In November, Coscia, 54, was convicted on all 12 counts, six for fraud and six for “spoofing,” or the use of computer algorithms to rig markets in fractions of a second.

“This Court now has the opportunity to send a message, loud and clear, that our financial markets operate on principles of honesty and transparency, and do not allow a select few traders to profit in the trading markets through illegal bait and switch schemes at the expense of other traders,” U.S. Attorney Zachary Fardon wrote in a memo to the court this week.

Fardon’s recommendation is only a fraction of the total maximum sentence of 25 years for the fraud counts and a maximum of 10 years for the spoofing counts.
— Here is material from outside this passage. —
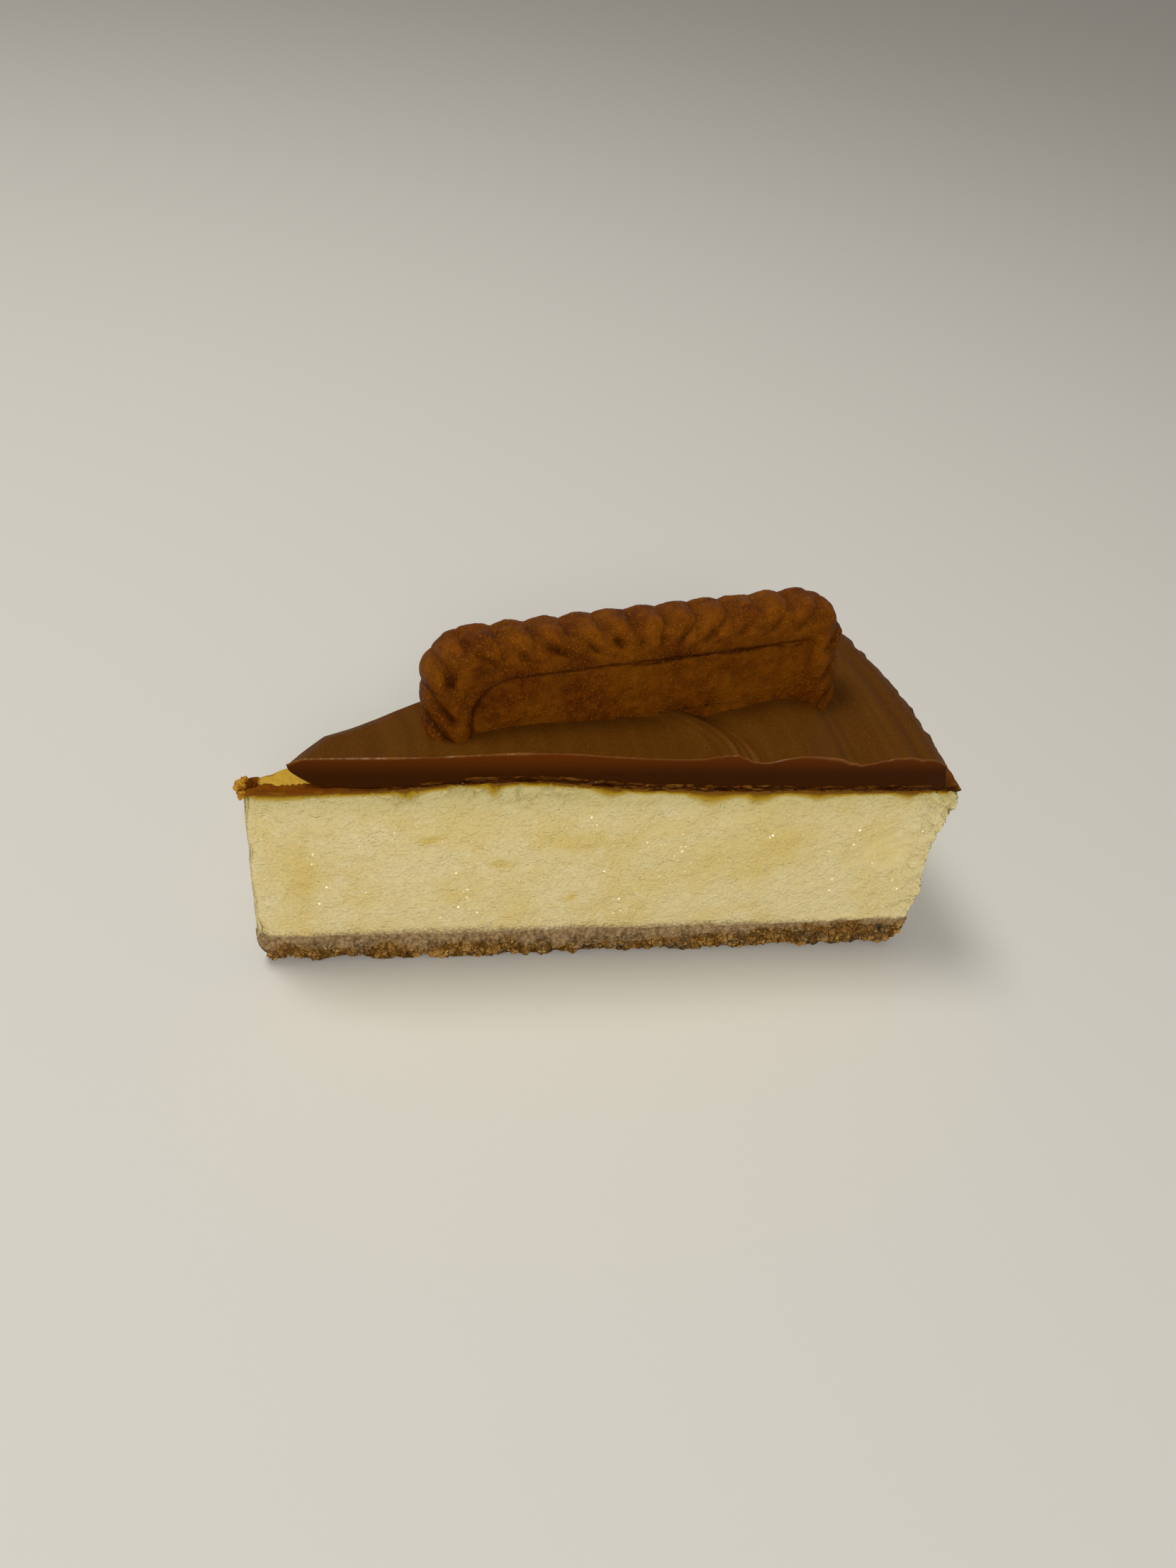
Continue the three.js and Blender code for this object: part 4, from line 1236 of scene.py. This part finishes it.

Coscia has asked the court to give him probation.

Coscia, of Rumson, N.J., was the first defendant in the country to stand trial under new anti-spoofing laws included in the 2010 Dodd-Frank Act.

During the trial, prosecutors said Coscia victimized traders including those at Citadel, the Chicago financial services firm formed by billionaire Ken Griffin, when he manipulated the prices of futures contracts on the Chicago Mercantile Exchange. They said Coscia netted $1.4 million in the scam in a little more than two months.

It is not clear how much money any individual trader lost because of Coscia’s actions. Coscia’s attorney said he was doing “just good trading” and called him a “market-maker who profited on the on the spread between buy and sell prices on the CME.”

Eric Hunsader, a Winnetka-based critic of high-frequency trading who received a $750,000 whistleblower award from the Securities and Exchange Commission in a case related to the practice, was audibly shocked when told that prosecutors were recommending prison time for Coscia.

“I don’t think you should get jail time, period,” he said.

The kind of fraud that Coscia committed, Hunsader said, is so common that it should be handled like speeding tickets. “In the electronic trading world, tickets should be automatically handed out just like red light cameras,” he said. “There should be no interpretation involved. It’s electronic. The rules should be crystal clear, and they are not. It’s subjective.”

Coscia’s sentencing hearing is scheduled for Wednesday.